Set problem :: Your task is to print all of the material verbatim.

Given information ::
···

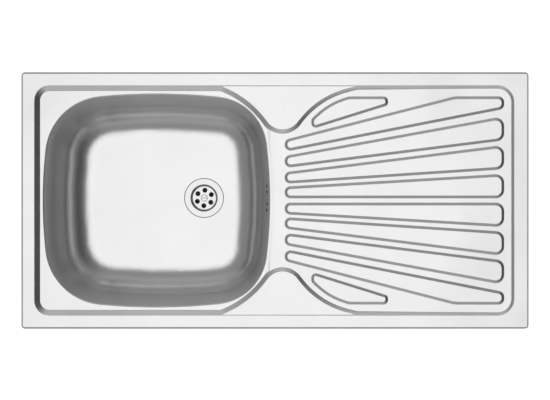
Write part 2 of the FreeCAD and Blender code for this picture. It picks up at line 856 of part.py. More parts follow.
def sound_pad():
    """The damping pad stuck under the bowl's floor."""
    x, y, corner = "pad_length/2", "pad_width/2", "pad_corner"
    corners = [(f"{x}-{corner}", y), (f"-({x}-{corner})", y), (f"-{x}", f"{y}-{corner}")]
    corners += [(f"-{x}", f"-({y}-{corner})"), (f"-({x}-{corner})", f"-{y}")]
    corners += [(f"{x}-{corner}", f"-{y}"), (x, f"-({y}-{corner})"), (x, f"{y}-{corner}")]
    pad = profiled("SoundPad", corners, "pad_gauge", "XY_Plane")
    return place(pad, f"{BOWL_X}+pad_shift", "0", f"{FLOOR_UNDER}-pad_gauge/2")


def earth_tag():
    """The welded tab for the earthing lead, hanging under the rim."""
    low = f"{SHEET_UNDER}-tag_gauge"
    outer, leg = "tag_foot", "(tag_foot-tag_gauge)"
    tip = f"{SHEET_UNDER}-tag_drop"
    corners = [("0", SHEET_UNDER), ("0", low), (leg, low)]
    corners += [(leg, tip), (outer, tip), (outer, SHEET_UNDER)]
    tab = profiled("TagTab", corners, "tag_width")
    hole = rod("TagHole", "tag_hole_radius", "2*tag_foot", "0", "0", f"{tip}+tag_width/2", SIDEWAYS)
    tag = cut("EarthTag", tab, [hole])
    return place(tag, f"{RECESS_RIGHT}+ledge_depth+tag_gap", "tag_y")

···

Task response ::
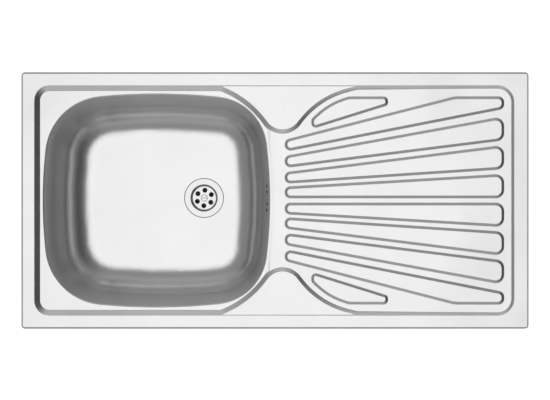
Write part 2 of the FreeCAD and Blender code for this picture. It picks up at line 856 of part.py. More parts follow.
def sound_pad():
    """The damping pad stuck under the bowl's floor."""
    x, y, corner = "pad_length/2", "pad_width/2", "pad_corner"
    corners = [(f"{x}-{corner}", y), (f"-({x}-{corner})", y), (f"-{x}", f"{y}-{corner}")]
    corners += [(f"-{x}", f"-({y}-{corner})"), (f"-({x}-{corner})", f"-{y}")]
    corners += [(f"{x}-{corner}", f"-{y}"), (x, f"-({y}-{corner})"), (x, f"{y}-{corner}")]
    pad = profiled("SoundPad", corners, "pad_gauge", "XY_Plane")
    return place(pad, f"{BOWL_X}+pad_shift", "0", f"{FLOOR_UNDER}-pad_gauge/2")


def earth_tag():
    """The welded tab for the earthing lead, hanging under the rim."""
    low = f"{SHEET_UNDER}-tag_gauge"
    outer, leg = "tag_foot", "(tag_foot-tag_gauge)"
    tip = f"{SHEET_UNDER}-tag_drop"
    corners = [("0", SHEET_UNDER), ("0", low), (leg, low)]
    corners += [(leg, tip), (outer, tip), (outer, SHEET_UNDER)]
    tab = profiled("TagTab", corners, "tag_width")
    hole = rod("TagHole", "tag_hole_radius", "2*tag_foot", "0", "0", f"{tip}+tag_width/2", SIDEWAYS)
    tag = cut("EarthTag", tab, [hole])
    return place(tag, f"{RECESS_RIGHT}+ledge_depth+tag_gap", "tag_y")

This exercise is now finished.